Rick Greenspan making every effort to keep this search process quiet - While some might want to question a coaching selection or two that he's made during his IU tenure, no one can dispute his ability to keep things quiet. That's virtually impossible to do in the age of the internet, but word of the hiring of Terry Hoeppner and Kelvin Sampson didn't surface until less than 24 hours before they were introduced. He does it by keeping himself, his candidates, and his staff quiet. Candidates have been instructed to keep their interest and interviews quiet or they'll jeopardize their chances at the job. With department staff, rumor has it that he's delivered a stern warning to some Athletic Department staff members that what's seen in Assembly Hall, stays in Assembly Hall.

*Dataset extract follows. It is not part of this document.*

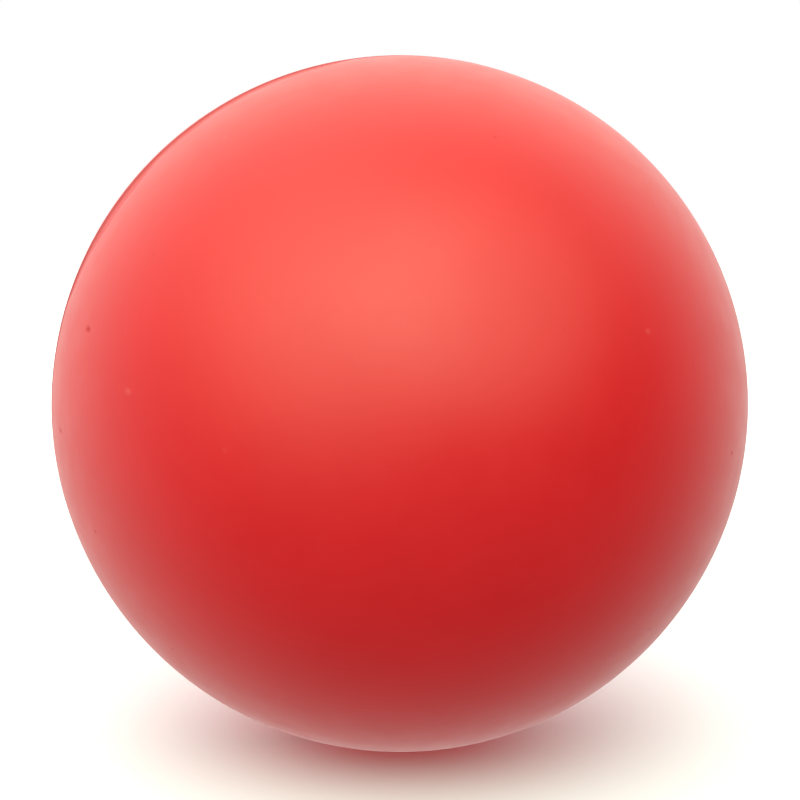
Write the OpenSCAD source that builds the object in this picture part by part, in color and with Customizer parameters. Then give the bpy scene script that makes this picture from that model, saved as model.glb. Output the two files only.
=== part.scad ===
// Foam dodgeball: a moulded polyurethane foam core inside a two-part elastomer skin.
// The skin is sprayed into the two halves of a round mould and the mould is shut. The foam
// is shot in at the rear pole and fills the ball, and the air leaves by vents round the gate.
// Out of the mould, the flash along the parting line is trimmed into a shallow recess, and
// the foam that stands out of the gate and the vents is cut back into round ones. The
// skin's own elastomer is brushed into the recesses, as a seam band and as seals.
// Origin at the centre of the ball, +Z up. The mould axis is Y: the front half of the skin
// faces -Y, and the rear half, with the gate and the vents, faces +Y. Millimetres.

/* [Ball] */
// Outside diameter over the skin
ball_d = 178; // [150:1:220]
// Thickness of the skin
skin_t = 1; // [0.8:0.1:2]
// Bond line between the skin and the foam
skin_bond = 0.1; // [0.05:0.05:0.3]

/* [Parting line] */
// Width of the recess along the parting line
seam_w = 4; // [3:0.5:6]
// Depth of that recess
seam_recess = 0.4; // [0.3:0.05:0.7]
// How far the seam band stands proud of the skin
seam_proud = 0.1; // [0.02:0.01:0.2]

/* [Gate] */
// Diameter of the gate
gate_d = 8; // [5:0.5:10]
// Diameter of the seal over the gate
gate_seal_d = 14; // [12:0.5:18]
// Depth of the recess that the seal fills
gate_recess = 0.5; // [0.3:0.05:0.7]

/* [Vents] */
// Number of vents round the gate
vent_count = 4; // [3:1:8]
// Diameter of a vent
vent_d = 2; // [1:0.5:2.5]
// Diameter of the circle that the vents stand on
vent_circle_d = 60; // [50:1:80]
// Diameter of the seal over a vent
vent_seal_d = 5; // [4:0.5:7]
// Depth of the recess that a vent's seal fills
vent_recess = 0.4; // [0.3:0.05:0.7]

/* [Fills] */
// How far a seal stands proud of the skin
seal_proud = 0.06; // [0.02:0.01:0.15]
// Bond line under the seam band and the seals
floor_bond = 0.04; // [0.02:0.01:0.08]
// Bond line between them and the walls of their recesses
wall_bond = 0.1; // [0.05:0.05:0.2]
// Gap between a stub of foam and the hole that it fills
stub_gap = 0.1; // [0.05:0.05:0.2]

/* [Hidden] */
$fn = 256;

// How far a cut runs past the surface that it opens
cut = 1;

ball_r = ball_d / 2;
skin_inner_r = ball_r - skin_t;
core_r = skin_inner_r - skin_bond;
vent_angle = asin(vent_circle_d / ball_d); // from the rear pole

skin_red = [0.86, 0.20, 0.18];
brushed_red = [0.80, 0.15, 0.14];
foam_cream = [0.94, 0.90, 0.79];

// Turns the mould axis, which is drawn along Z, to Y with the gate at the rear
module on_mould_axis() {
    rotate([-90, 0, 0]) children();
}

// Repeats its children at each vent, with Z along the vent
module at_vents() {
    for (i = [0:vent_count - 1])
        rotate([0, vent_angle, (i + 0.5) * 360 / vent_count]) children();
}

// Section of what lies between two radii of the ball
module ring(inner_r, outer_r) {
    difference() {
        circle(r = outer_r);
        circle(r = inner_r);
    }
}

// A round piece at the pole that lies between two radii and follows the ball's curve
module cap(d, inner_r, outer_r) {
    rotate_extrude()
        intersection() {
            ring(inner_r, outer_r);
            square([d / 2, ball_d]);
        }
}

// Section of a strip along the parting line that lies between two radii
module strip(w, inner_r, outer_r) {
    intersection() {
        ring(inner_r, outer_r);
        translate([0, -w / 2]) square([ball_d, w]);
    }
}

// One half of the skin, on the +Z side of the parting plane
module half_skin() {
    rotate_extrude()
        difference() {
            intersection() {
                ring(skin_inner_r, ball_r);
                square(ball_d);
            }
            strip(seam_w, ball_r - seam_recess, ball_r + cut);
        }
}

// What a hole and the recess of its seal take out of the skin
module sealed_hole(hole_d, seal_d, recess) {
    cap(hole_d, skin_inner_r - cut, ball_r);
    cap(seal_d, ball_r - recess, ball_r + cut);
}

// The foam that fills a hole, cut back to the floor of the recess
module stub(hole_d, recess) {
    cap(hole_d - 2 * stub_gap, core_r - cut, ball_r - recess);
}

// The seal that fills a recess
module seal(seal_d, recess) {
    cap(seal_d - 2 * wall_bond, ball_r - recess + floor_bond, ball_r + seal_proud);
}

module front_skin() {
    color(skin_red) on_mould_axis() mirror([0, 0, 1]) half_skin();
}

module rear_skin() {
    color(skin_red) on_mould_axis()
        difference() {
            half_skin();
            sealed_hole(gate_d, gate_seal_d, gate_recess);
            at_vents() sealed_hole(vent_d, vent_seal_d, vent_recess);
        }
}

module seam_band() {
    color(brushed_red) on_mould_axis()
        rotate_extrude()
            strip(seam_w - 2 * wall_bond, ball_r - seam_recess + floor_bond, ball_r + seam_proud);
}

module foam_core() {
    color(foam_cream) on_mould_axis() {
        sphere(r = core_r);
        stub(gate_d, gate_recess);
        at_vents() stub(vent_d, vent_recess);
    }
}

module gate_seal() {
    color(brushed_red) on_mould_axis() seal(gate_seal_d, gate_recess);
}

module vent_seals() {
    color(brushed_red) on_mould_axis() at_vents() seal(vent_seal_d, vent_recess);
}

front_skin();
rear_skin();
seam_band();
foam_core();
gate_seal();
vent_seals();
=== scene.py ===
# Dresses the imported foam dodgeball: two halves of sprayed skin, the brushed band over the
# parting line, the brushed seals over the gate and the vents, and the foam inside.
# Metres, +Z up. The mould axis is Y: the front of the ball faces -Y, the gate faces +Y.
import math

import bpy
import numpy as np
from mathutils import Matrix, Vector


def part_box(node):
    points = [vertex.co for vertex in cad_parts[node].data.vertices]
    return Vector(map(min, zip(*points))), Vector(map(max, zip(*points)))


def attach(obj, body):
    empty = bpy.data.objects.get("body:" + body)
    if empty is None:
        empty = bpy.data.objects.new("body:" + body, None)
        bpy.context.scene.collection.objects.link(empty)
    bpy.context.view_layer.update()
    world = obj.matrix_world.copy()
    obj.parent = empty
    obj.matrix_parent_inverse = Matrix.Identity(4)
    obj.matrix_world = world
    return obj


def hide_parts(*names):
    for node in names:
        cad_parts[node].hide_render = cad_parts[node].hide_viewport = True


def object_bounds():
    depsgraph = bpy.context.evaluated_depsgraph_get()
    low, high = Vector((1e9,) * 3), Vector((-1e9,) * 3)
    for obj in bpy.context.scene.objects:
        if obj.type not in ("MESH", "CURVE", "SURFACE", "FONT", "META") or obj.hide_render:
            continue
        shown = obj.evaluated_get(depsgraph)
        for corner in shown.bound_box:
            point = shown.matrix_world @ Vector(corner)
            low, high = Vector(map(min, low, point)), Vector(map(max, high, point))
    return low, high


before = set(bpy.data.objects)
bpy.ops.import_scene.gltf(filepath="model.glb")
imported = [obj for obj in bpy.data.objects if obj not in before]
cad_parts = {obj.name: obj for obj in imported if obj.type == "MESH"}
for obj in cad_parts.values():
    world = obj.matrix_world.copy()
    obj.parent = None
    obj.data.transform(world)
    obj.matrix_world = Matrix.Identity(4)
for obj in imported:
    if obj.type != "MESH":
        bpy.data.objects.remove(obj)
cadLow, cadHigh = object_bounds()
mm = 0.001
ballRadius = -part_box("front_skin")[0][1]  # over the skin
mouldAxis = np.array([0.0, 1.0, 0.0])  # from the front to the gate
verticalAxis = np.array([0.0, 0.0, 1.0])
placeOfY, placeOfZ = 1, 2  # in a point
print(f"frame: {len(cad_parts)} nodes, ball {2 * ballRadius / mm:.0f} mm across")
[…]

This process being cloaked in secrecy as it was two years ago - Greenspan has gone to great lengths to keep his various coaching searches quiet, refusing to even reveal those who were aiding him in his basketball coaching search two years ago. But he's not in charge this time around, which means he won't be able to control all of the information that makes it into the public domain. While Committee head Harry Gonso said no committee member will have any public comments until after a new coach is introduced, there are an awful lot of potential sources of leaks this time around.
Scott Skiles - Rumors have circulated around Chicago that Indiana is interested in speaking with the former Bulls' coach. It would be funny to think the day after IU search committee chairman Harry Gonso said no one will comment publicly about the search that a name would be leaked, but that's the story according to the Chicago Sun Times and Chicago Tribune. While there are some reasons to understand some degree of interest in the Plymouth, Ind., native whose children live in Bloomington, ultimately I don't see IU going this way. With everything IU has gone through with Sampson, it's probably going to want someone with a proven track record of doing things the right way at the collegiate level. Skiles doesn't have that on his resume his entire coaching career has been spent in the pro ranks. If IU wanted to go after a pro coach, it's probably going to feel better about IU alums Randy Wittman and Mike Woodson.
Kevin Stallings, Vanderbilt - As soon as word came out a 10-member search committee headed by someone other than IU's athletic director, the odds of the Commodores' coach winding up in Bloomington plummeted. His in was always going to be Greenspan, the man who hired him at Illinois State more than a decade ago. Now that Greenspan is only a voice as opposed to a driving force in the selection process, Stallings has to be considered a real long shot. Maybe that would change if Vanderbilt made a run to the Elite Eight or Final Four, but right now he has some negatives that would be awfully tough for the committee to get past.
Other Names, Rumors and Thoughts:
- one of the biggest negatives about a 10-member search committee, in my opinion, is the fact that suddenly no one can be held accountable if the choice winds up being a dud. That's been one of the biggest sources of frustration for many in the aftermath of Sampson's resignation, and there doesn't appear to be a way to hold anyone responsible once again…while the committee was just announced Monday, expect this process to move quickly. If IU has any hopes of keeping '08 recruits Devin Ebanks and Terrell Holloway, they need a coach in place before the spring signing period starts. Two years ago IU had a new coach in place exactly two weeks after it bowed out of the NCAA tourney, so expect the process to move just as quickly this time around…while we first reported Tim Floyd's interest in the IU job last week, I don't think he'll be given serious consideration.